Até a manhã de sábado (15/08) o presidente e a primeira-dama não apresentaram qualquer esclarecimento sobre as novas informações sobre os depósitos.
A apuração do MP-RJ indica que Queiroz seria o operador do esquema de rachadinha no gabinete de Flávio Bolsonaro e aponta que ele teria feito até 2018 diversos pagamentos em dinheiro vivo de contas do então deputado estadual, como boletos de plano de saúde da família e mensalidades escolares de suas duas filhas. Em entrevista ao jornal O Globo publicada na semana passada (05/08), Flávio reconheceu pela primeira vez que Queiroz pagava contas suas, mas negou ilegalidades.
“Pode ser que, por ventura eu tenha mandado, sim, o Queiroz pagar uma conta minha. Eu pego dinheiro meu, dou para ele, ele vai ao banco e paga para mim. Querer vincular isso a alguma espécie de esquema que eu tenha com o Queiroz é como criminalizar qualquer secretário que vá pagar a conta de um patrão no banco. Não posso mandar ninguém pagar uma conta para mim no banco?”, justificou o senador.

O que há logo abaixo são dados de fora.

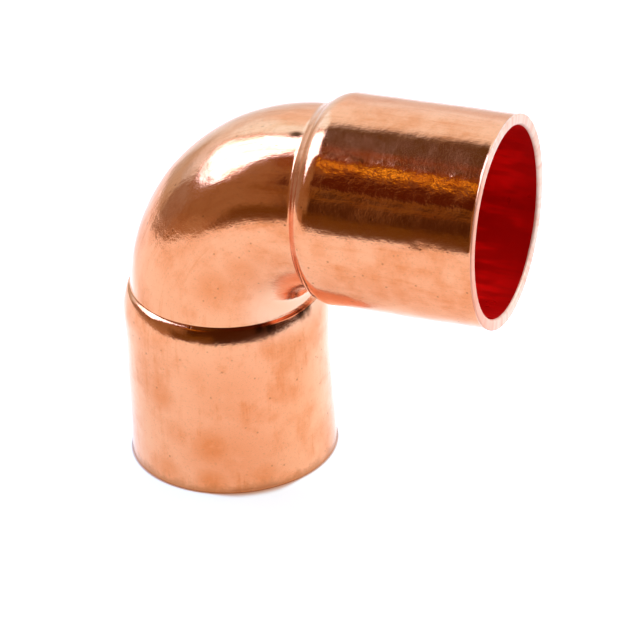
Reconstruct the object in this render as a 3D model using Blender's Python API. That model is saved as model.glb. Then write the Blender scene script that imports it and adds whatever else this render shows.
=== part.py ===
"""A copper pipe elbow: one tube bent through 90 degrees, with a solder socket at each end.

Units are metres and +Z is up. The elbow stands on its lower socket's mouth, in the plane z = 0.
The lower leg runs up, the bend turns it towards +X, and the side leg ends in a mouth that faces +X.
The origin is at the middle of the footprint of the elbow's box.
"""
import math

import bpy
from mathutils import Vector

# The tube that the elbow joins
TUBE_DIAMETER = 0.0220
SOLDER_GAP = 0.0001          # how much wider than the tube a socket's bore is

# The elbow's own driving dimensions
WALL = 0.0011
BEND_DIAMETER = 0.0212       # outside, in the bend between the sockets
BEND_RADIUS = 0.0135         # of the centreline
LEG = 0.0349                 # from the crossing of the two axes to either mouth
CREASE_DEPTH = 0.0217        # from a mouth to the foot of its shoulder
SHOULDER_LENGTH = 0.0031     # from the foot of the shoulder to the full socket
SHOULDER_CURVE = 2           # the power by which a shoulder narrows: 1 is a cone, 2 a rounded shoulder
RIM_CHAMFER = 0.00015        # on both edges of each mouth

# Mesh fineness
RING_POINTS = 48
SHOULDER_STEPS = 5
BEND_STEPS = 12
SHARP_EDGE_ANGLE = 30        # degrees: edges that turn by more are shaded sharp

SOCKET_RADIUS = (TUBE_DIAMETER + SOLDER_GAP) / 2 + WALL
STRAIGHT = LEG - BEND_RADIUS
ARC_LENGTH = BEND_RADIUS * math.pi / 2
CENTRELINE_LENGTH = 2 * STRAIGHT + ARC_LENGTH
LOWER_AXIS_X = -(LEG - SOCKET_RADIUS) / 2

COPPER = (0.93, 0.46, 0.27, 1.0)
COPPER_ROUGHNESS = 0.16


def clear_scene():
    """Remove every object that the file starts with."""
    for old in list(bpy.data.objects):
        bpy.data.objects.remove(old, do_unlink=True)


def centreline(distance):
    """The centreline's point at a distance from the lower mouth, and the outward side of the bend there."""
    if distance <= STRAIGHT:
        turn = 0.0
        run_on = Vector((0, 0, distance - STRAIGHT))
    elif distance <= STRAIGHT + ARC_LENGTH:
        turn = (distance - STRAIGHT) / BEND_RADIUS
        run_on = Vector((0, 0, 0))
    else:
        turn = math.pi / 2
        run_on = Vector((distance - STRAIGHT - ARC_LENGTH, 0, 0))
    bend_centre = Vector((LOWER_AXIS_X + BEND_RADIUS, 0, STRAIGHT))
    outward = Vector((-math.cos(turn), 0, math.sin(turn)))
    return bend_centre + outward * BEND_RADIUS + run_on, outward


def socket_stations():
    """One socket's outer skin from its mouth to the crease, as (distance from the mouth, radius)."""
    bend_radius = BEND_DIAMETER / 2
    stations = [(0.0, SOCKET_RADIUS - RIM_CHAMFER), (RIM_CHAMFER, SOCKET_RADIUS)]
    for step in range(SHOULDER_STEPS + 1):
        down = step / SHOULDER_STEPS
        distance = CREASE_DEPTH - SHOULDER_LENGTH * (1 - down)
        radius = SOCKET_RADIUS - (SOCKET_RADIUS - bend_radius) * down ** SHOULDER_CURVE
        stations.append((distance, radius))
    return stations


def outer_stations():
    """The outer skin from the lower mouth to the side mouth."""
    lower = socket_stations()
    side = [(CENTRELINE_LENGTH - distance, radius) for distance, radius in reversed(lower)]
    between = CENTRELINE_LENGTH - 2 * CREASE_DEPTH
    bend = []
    for step in range(1, BEND_STEPS):
        bend.append((CREASE_DEPTH + between * step / BEND_STEPS, BEND_DIAMETER / 2))
    return lower + bend + side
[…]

Outro desdobramento recente da investigação envolve a franquia de loja de chocolates Kopenhagen da qual Flávio é sócio em um shopping do Rio de Janeiro. Segundo o Ministério Público, a empresa serve para lavar o dinheiro que Flávio Bolsonaro recebia do esquema de rachadinha, algo que o parlamentar nega.

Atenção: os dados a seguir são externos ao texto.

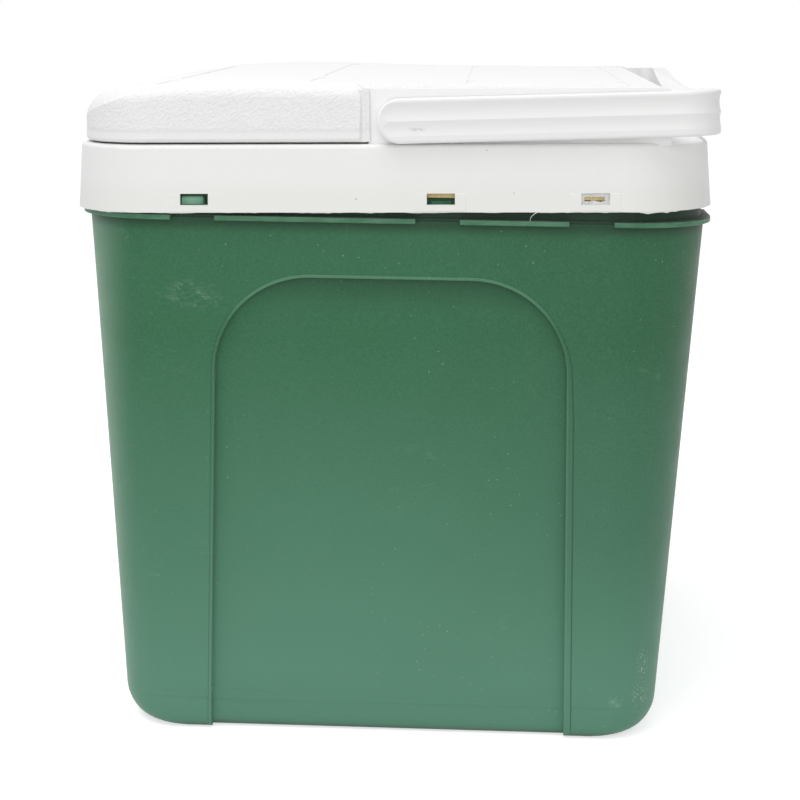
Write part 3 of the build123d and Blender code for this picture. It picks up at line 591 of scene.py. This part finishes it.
def make_panel_edge(name, half, base, turn, foot_r):
    """Low moulded bead outside an arched panel: flat crown with rounded borders, wider down one side."""
    line, out = arch_line(half, 0.002)
    width = 0.0019 + 0.0011 * (1 + np.tanh(line[:, 0] / 0.03)) * np.clip((0.232 - line[:, 1]) / 0.05, 0, 1)
    share = np.array([-0.02, 0.0, 0.05, 0.14, 0.30, 0.55, 0.78, 0.92, 1.0])
    height = np.array([-0.0012, 0.0001, 0.00040, 0.00055, 0.00050, 0.00042, 0.00034, 0.00018, -0.0001])
    flat = line[:, None] + out[:, None] * (width[:, None] * share)[..., None]
    below = np.clip(foot_r - flat[..., 1], 0, foot_r)
    depth = base + flat[..., 1] * BODY_DRAFT + height - (foot_r - np.sqrt(foot_r ** 2 - below ** 2))
    points = np.stack([flat[..., 0], -depth, flat[..., 1]], axis=-1)
    turned = np.array([[cos(turn), sin(turn), 0], [-sin(turn), cos(turn), 0], [0, 0, 1]])
    piece = grid_piece(name, (points @ turned)[::-1], edge_finish, "box")
    mark = piece.data.attributes.new("share", "FLOAT", "POINT")
    mark.data.foreach_set("value", np.tile(np.clip(share, 0, 1), len(line)).astype(np.float32))
    piece.data.shade_smooth()


def make_flange_bar():
    """Thicker outer lip of the broken flange: a low bar along each segment, drawn in at every gap."""
    line, out = rounded_loop(BASE_HALF_X + FLANGE_REACH, BASE_HALF_Y + FLANGE_REACH, FLANGE_CORNER_R, 2800)
    gap = np.zeros(len(line), bool)
    for x in WINDOW_X:
        gap |= (np.abs(line[:, 0] - x + GAP_SHIFT) < GAP_HALF) & (line[:, 1] < -0.18)
        gap |= (np.abs(line[:, 0] + x - GAP_SHIFT) < GAP_HALF) & (line[:, 1] > 0.18)
    for y in (-END_GAP_Y, END_GAP_Y):
        gap |= (np.abs(line[:, 1] - y) < GAP_HALF) & (np.abs(line[:, 0]) > 0.16)
    profile = np.array([(-0.0006, 0.2872), (-0.0001, 0.28705), (0.0, 0.2866), (0.0, 0.2850), (-0.0002, 0.2846),
                        (-0.0008, 0.2844), (-0.0034, 0.2845)])
    reach = np.where(gap[:, None], FLANGE_HIDDEN, FLANGE_PROUD + profile[:, 0])
    flat = line[:, None] + out[:, None] * reach[..., None]
    points = np.concatenate([flat, np.broadcast_to(profile[:, 1, None], flat.shape[:2] + (1,))], axis=-1)
    grid_piece("flange_bar", points[::-1], bar_finish, "box", closed_u=True)


def make_clip_nose():
    """Nose of the clip in the left window, in the pale finish with its painted highlight: a sloping top, a flat
    front and rounded ends.
    """
    profile = np.array([(-0.1902, 0.0084), (-0.1910, 0.0079), (-0.1918, 0.0069), (-0.19195, 0.0062),
                        (-0.19195, 0.0048), (-0.1916, 0.0040), (-0.1908, 0.00375), (-0.1902, 0.00375)])
    t = np.linspace(-1, 1, 41)
    shrink = (1 - np.abs(t) ** 9) ** (1 / 9)
    x = -0.1028 + 0.0057 * t
    y = -0.1902 + (profile[:, 0] + 0.1902) * shrink[:, None]
    z = 0.0061 + (profile[:, 1] - 0.0061) * (0.75 + 0.25 * shrink[:, None])
    points = in_unit(np.stack([np.broadcast_to(x[:, None], y.shape), y, z], axis=-1))[::-1]
    grid_piece("clip_nose", points, bar_finish, "box").data.shade_smooth()


def make_seam(name, x_from, x_to, z_from, z_to, panel, height):
    """Hairline moulding seam on the near wall: a low thread, thickest at a third of its run."""
    t = np.linspace(0, 1, 60)
    z = z_from + (z_to - z_from) * t
    radius = height * np.clip(np.sin(pi * t ** 0.7), 0.05, 1)
    line = np.stack([x_from + (x_to - x_from) * t, -wall_y(z, panel), z], axis=-1)
    tube_piece(name, line, radius, edge_finish, "box", sides=6)


def make_burr():
    """Small burr on the panel's lower left edge: a short thread with a fat middle."""
    t = np.linspace(0, 1, 16)
    line = np.stack([-0.0990 + 0.0034 * t, -0.1721 + 0.0002 * t, 0.0236 + 0.0010 * t], axis=-1)
    tube_piece("panel_burr", line, 0.0005 * np.sin(pi * np.clip(t, 0.04, 0.96)), edge_finish, "box")


for number, (half, base, foot_r) in enumerate(((0.093, BASE_HALF_Y, 0.007), (0.118, BASE_HALF_X, 0.019)) * 2):
    make_panel_edge(f"panel_edge_{number + 1}", half, base, -number * pi / 2, foot_r)
make_flange_bar()
make_clip_nose()
make_rim_flash()
make_window_plate("window_plate_left", -0.1018, 0.00010)
make_window_plate("window_plate_mid", 0.0255, 0.00022)
make_window_plate("window_plate_right", 0.1046, 0.00022)
make_whisker()
make_film()
make_seam("seam_left", -0.0967, -0.0345, 0.0238, 0.0215, True, 0.00022)
make_seam("seam_right", 0.0950, 0.0520, 0.0232, 0.0222, True, 0.00020)
make_seam("seam_outer", -0.1010, -0.1280, 0.0232, 0.0228, False, 0.00014)
make_burr()

# ---------------------------------------------------------------- studio


def studio_floor():
    """Wide pale floor: white to the camera and in reflections, with the object's own shadow kept."""
    corners = FLOOR_REACH * np.array([[[-1, -1, 0], [-1, 1, 0]], [[1, -1, 0], [1, 1, 0]]])
    mesh = bpy.data.meshes.new("floor")
    mesh.from_pydata(corners.reshape(-1, 3).tolist(), [], [(0, 2, 3, 1)])
    floor = bpy.data.objects.new("floor", mesh)
    scene.collection.objects.link(floor)
    material = bpy.data.materials.new("floor_paper")
    material.use_nodes = True
    tree = material.node_tree
    tree.nodes.clear()
    out = tree.nodes.new("ShaderNodeOutputMaterial")
    paper = tree.nodes.new("ShaderNodeBsdfDiffuse")
    paper.inputs["Color"].default_value = (0.80, 0.80, 0.80, 1)
    glow = tree.nodes.new("ShaderNodeEmission")
    both = tree.nodes.new("ShaderNodeAddShader")
    rays = tree.nodes.new("ShaderNodeLightPath")
    seen = tree.nodes.new("ShaderNodeMath")
    seen.operation = "MAXIMUM"
    seen_too = tree.nodes.new("ShaderNodeMath")
    seen_too.operation = "MAXIMUM"
    strength = tree.nodes.new("ShaderNodeMath")
    strength.operation = "MULTIPLY"
    strength.inputs[1].default_value = FLOOR_GLOW
    link = tree.links.new
    link(rays.outputs["Is Camera Ray"], seen.inputs[0])
    link(rays.outputs["Is Glossy Ray"], seen.inputs[1])
    link(seen.outputs[0], seen_too.inputs[0])
    link(rays.outputs["Is Transmission Ray"], seen_too.inputs[1])
    link(seen_too.outputs[0], strength.inputs[0])
    link(strength.outputs[0], glow.inputs["Strength"])
    link(paper.outputs[0], both.inputs[0])
    link(glow.outputs[0], both.inputs[1])
    link(both.outputs[0], out.inputs["Surface"])
    mesh.materials.append(material)


def studio_world():
    """White where seen directly or mirrored, softer where it lights the object."""
    world = bpy.data.worlds.new("studio")
    scene.world = world
    world.use_nodes = True
    tree = world.node_tree
    background = tree.nodes["Background"]
    background.inputs["Color"].default_value = (1, 1, 1, 1)
    rays = tree.nodes.new("ShaderNodeLightPath")
    link = tree.links.new
    seen = rays.outputs["Is Camera Ray"]
    for name in ("Is Glossy Ray", "Is Transmission Ray"):
        either = tree.nodes.new("ShaderNodeMath")
        either.operation = "MAXIMUM"
        link(seen, either.inputs[0])
        link(rays.outputs[name], either.inputs[1])
        seen = either.outputs[0]
    level = tree.nodes.new("ShaderNodeMapRange")
    level.inputs["To Min"].default_value = AMBIENT
    level.inputs["To Max"].default_value = 1.0
    link(seen, level.inputs["Value"])
    link(level.outputs[0], background.inputs["Strength"])


def softbox(name, place, aim, size, power):
    """Square area light that looks at a point."""
    light = bpy.data.lights.new(name, "AREA")
    light.size = size
    light.energy = power
    lamp = bpy.data.objects.new(name, light)
    lamp.location = place
    lamp.rotation_euler = (Vector(aim) - Vector(place)).to_track_quat("-Z", "Y").to_euler()
    scene.collection.objects.link(lamp)


studio_floor()
studio_world()
softbox("top_box", (-0.5, -0.5, 2.2), (0.0, 0.0, 0.2), 1.6, 27.0)
softbox("front_box", (-0.12, -2.6, 1.1), (0.0, 0.0, 0.2), 2.0, 16.5)
softbox("right_box", (1.9, -1.5, 1.0), (0.0, 0.0, 0.2), 1.4, 3.3)

eye = bpy.data.cameras.new("eye")
eye.sensor_width = 36.0
eye.lens = 90.0
eye.clip_end = 50.0
camera = bpy.data.objects.new("eye", eye)
right = Vector((0.99875607, 0.04802053, 0.01342922))
up = Vector((-0.02247201, 0.19306212, 0.98092917))
back = Vector((0.04451206, -0.98001074, 0.19390108))
camera.matrix_world = Matrix.Translation((0.0524174, -1.2173615, 0.3952226)) @ \
    Matrix((right, up, back)).transposed().to_4x4()
scene.collection.objects.link(camera)
scene.camera = camera

scene.view_settings.view_transform = "Standard"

Reportagem do Jornal Nacional, da TV Globo, teve acesso ao depoimento do empresário que vendeu a loja para o então deputado estadual e um sócio do político. Essa testemunha, que depois desistiu de seguir com a denúncia por ter sido ameaçado, afirmou a investigadores que a franquia fraudava notas fiscais ao vender produtos com desconto, mas registrando valores cheios. A Kopenhagen confirmou a denúncia e afirmou que os franqueados foram punidos. Flávio e seu sócio não comentaram a acusação.

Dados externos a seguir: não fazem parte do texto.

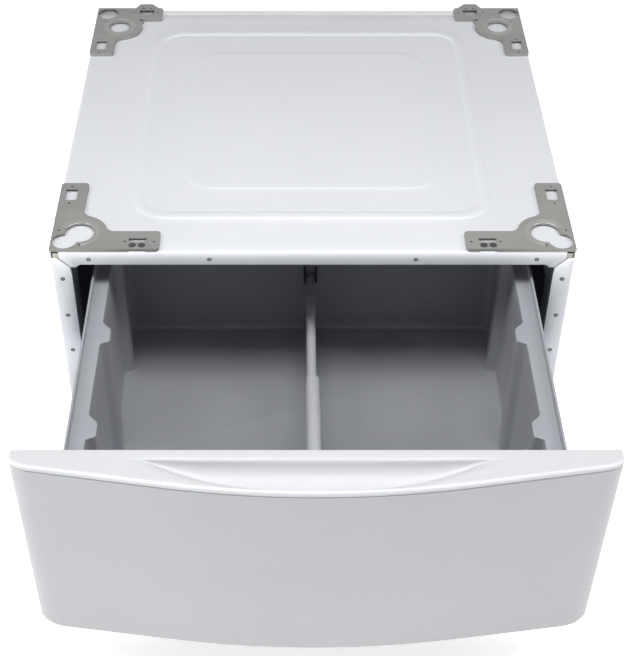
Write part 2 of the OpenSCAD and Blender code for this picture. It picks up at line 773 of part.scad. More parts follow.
pin_hole_r = 1.5;
corner_hole = [18, 17];
front_boss = [36, 35];
rear_boss = [40, 59];
window_w = 16;
window_l = 24.5;
window_x = 7.8;
window_end = 14;                       // from the arm's end to the window
slot_w = 23;
slot_l = 7;
slot_y = 15.5;
fixing_x = 108;                        // from the corner to the first fixing hole
fixing_y = 7;
fixing_ring = 2.4;                     // width and depth of the ring sunk round each hole
fixing_sink = 0.5;
fixing_pad_run = 3.5;                  // how far the raised pad passes the two rings
fixing_pad_h = 0.6;                    // height of the pad above the bracket
through = 4 * bracket_h;               // long enough to cut a bracket from any height
front_pins = [
    [15, side_arm_l - 8], [15, side_arm_l - 46], [8.4, 39.5], [38.5, 8], [front_arm_l - 45.5, 15.3],
    [front_arm_l - 7.5, 15]
];

// Raised eye-shaped pad round the two fixing holes, pressed up from below
module fixing_pad() {
    r = fixing_hole_r + fixing_ring + 0.6;
    reach = fixing_pitch / 2 + r + fixing_pad_run;
    intersection() {
        union() {
            for (i = [-1, 1]) translate([i * fixing_pitch / 2, 0]) circle(r);
            polygon([[-reach, 0], [-fixing_pitch / 2, -r], [fixing_pitch / 2, -r],
                     [reach, 0], [fixing_pitch / 2, r], [-fixing_pitch / 2, r]]);
        }
        rect(-reach, reach, bracket_t - fixing_y, r);
    }
}

// Corner at the origin, arms along +x and +y, drawn for the left side
module front_bracket() {
    slot_x = fixing_x + fixing_pitch / 2 - slot_w / 2;
    difference() {
        union() {
            bracket_shell(front_arm_l, front_arm_w, side_arm_l, side_arm_w, front_boss);
            translate([fixing_x + fixing_pitch / 2, fixing_y, bracket_h - eps])
                linear_extrude(fixing_pad_h + eps) fixing_pad();
        }
        translate(front_boss) dished_hole(front_hole_r);
        translate(corner_hole) cylinder(r = corner_hole_r, h = through, center = true);
        block([window_x, window_x + window_w],
              [side_arm_l - window_end - window_l, side_arm_l - window_end], [-1, bracket_h + 1]);
        block([slot_x, slot_x + slot_w], [slot_y, slot_y + slot_l], [-1, bracket_h + 1]);
        block([slot_x, slot_x + slot_w], [-1, bracket_t + 1], [-1, bracket_h - bracket_t]);
        for (i = [0, 1]) translate([fixing_x + i * fixing_pitch, fixing_y]) {
            cylinder(r = fixing_hole_r, h = through, center = true);
            translate([0, 0, bracket_h - fixing_sink])
                cylinder(r = fixing_hole_r + fixing_ring, h = 2 * fixing_pad_h);
        }
        for (p = front_pins) translate(p) cylinder(r = pin_hole_r, h = through, center = true);
    }
}

tab_x = 61;                            // from the corner to the rear tab's root
tab_root = 38;
tab_end = 19.5;
tab_slope = 7;
tab_hole_x = 79.5;                     // middle of the tab's two holes
tab_hole_r = 2;
rear_slot_x = 68.5;
rear_slot_y = 6;
rear_slot_l = 16.5;
rear_window_y = 104.5;
rear_pins = [[59, -14.5], [rear_arm_l - 8, -14.5], [16.5, -44.5], [14.5, -99.5], [15, -138]];

module rear_tab() polygon([
    [tab_x, -bracket_t], [tab_x, 0], [tab_x + tab_slope, tab_out],
    [tab_x + tab_slope + tab_end, tab_out], [tab_x + tab_root, 0], [tab_x + tab_root, -bracket_t]
]);

// Corner at the origin, arms along +x and -y
module rear_bracket() {
    difference() {
        union() {
            mirror([0, 1, 0])
                bracket_shell(rear_arm_l, side_arm_w - 1, side_arm_l - 1.5, side_arm_w, rear_boss);
            translate([0, 0, bracket_h - bracket_t]) linear_extrude(bracket_t) rear_tab();
        }
        translate([rear_boss.x, -rear_boss.y]) dished_hole(rear_hole_r);
        translate([corner_hole.x, -corner_hole.y - 1])
            cylinder(r = corner_hole_r, h = through, center = true);
        block([window_x, window_x + window_w],
              [-rear_window_y - window_l, -rear_window_y], [-1, bracket_h + 1]);
        block([rear_slot_x, rear_slot_x + slot_w],
              [-rear_slot_y - rear_slot_l, -rear_slot_y], [-1, bracket_h + 1]);
        for (i = [0, 1]) translate([tab_hole_x + (i - 0.5) * fixing_pitch, -bracket_t])
            cylinder(r = tab_hole_r, h = through, center = true);
        for (p = rear_pins) translate(p) cylinder(r = pin_hole_r, h = through, center = true);
    }
}

module left_front_seat() color(bracket_grey) from_front() translate([-half_w, 0, deck_z])
    children();
module left_rear_seat() color(bracket_grey) from_front() translate([-half_w, cabinet_d, deck_z])
    children();
module front_left_bracket() left_front_seat() front_bracket();
module front_right_bracket() mirror([1, 0, 0]) left_front_seat() front_bracket();
module rear_left_bracket() left_rear_seat() rear_bracket();
module rear_right_bracket() mirror([1, 0, 0]) left_rear_seat() rear_bracket();

// ---------------------------------------------------------------- drawer front

front_top = below(front_drop);
front_bottom = front_top - front_h;
groove_z = front_top - cap_h;
panel_z = groove_z - groove_h;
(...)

Ao término da investigação, Queiroz e Flávio podem vir a ser denunciados pelos crimes de peculato (desvio de recurso público), lavagem de dinheiro e organização criminosa. No momento, porém, o caso está em suspenso à espera de uma definição do Supremo Tribunal Federal STF sobre se Flávio tem ou não direito a foro privilegiado.
Inicialmente, a investigação contra o hoje senador correu na primeira instância da Justiça do Rio, já que o STF decidiu em 2018 restringir o foro privilegiado aos casos de crimes relacionados com o exercício do atual mandato político da pessoa investigada. Apesar disso, o Tribunal de Justiça do Rio de Janeiro (TJ-RJ) decidiu em junho que o hoje senador teria direito nesta investigação ao foro de deputado estadual, levando o caso para a segunda instância judicial.
O Ministério Público, então, recorreu da decisão do TJ-RJ ao STF e o caso está sob relatoria do ministro Gilmar Mendes. Ele aguarda a manifestação da PGR sobre o recurso para pautar seu julgamento na Segunda Turma do Supremo. Decisões anteriores do STF sobre foro privilegiado indicam que a Corte deve derrubar a decisão do TJ-RJ e retornar o caso para a primeira instância, abrindo caminho para uma denúncia do MP contra Queiroz e Flávio Bolsonaro.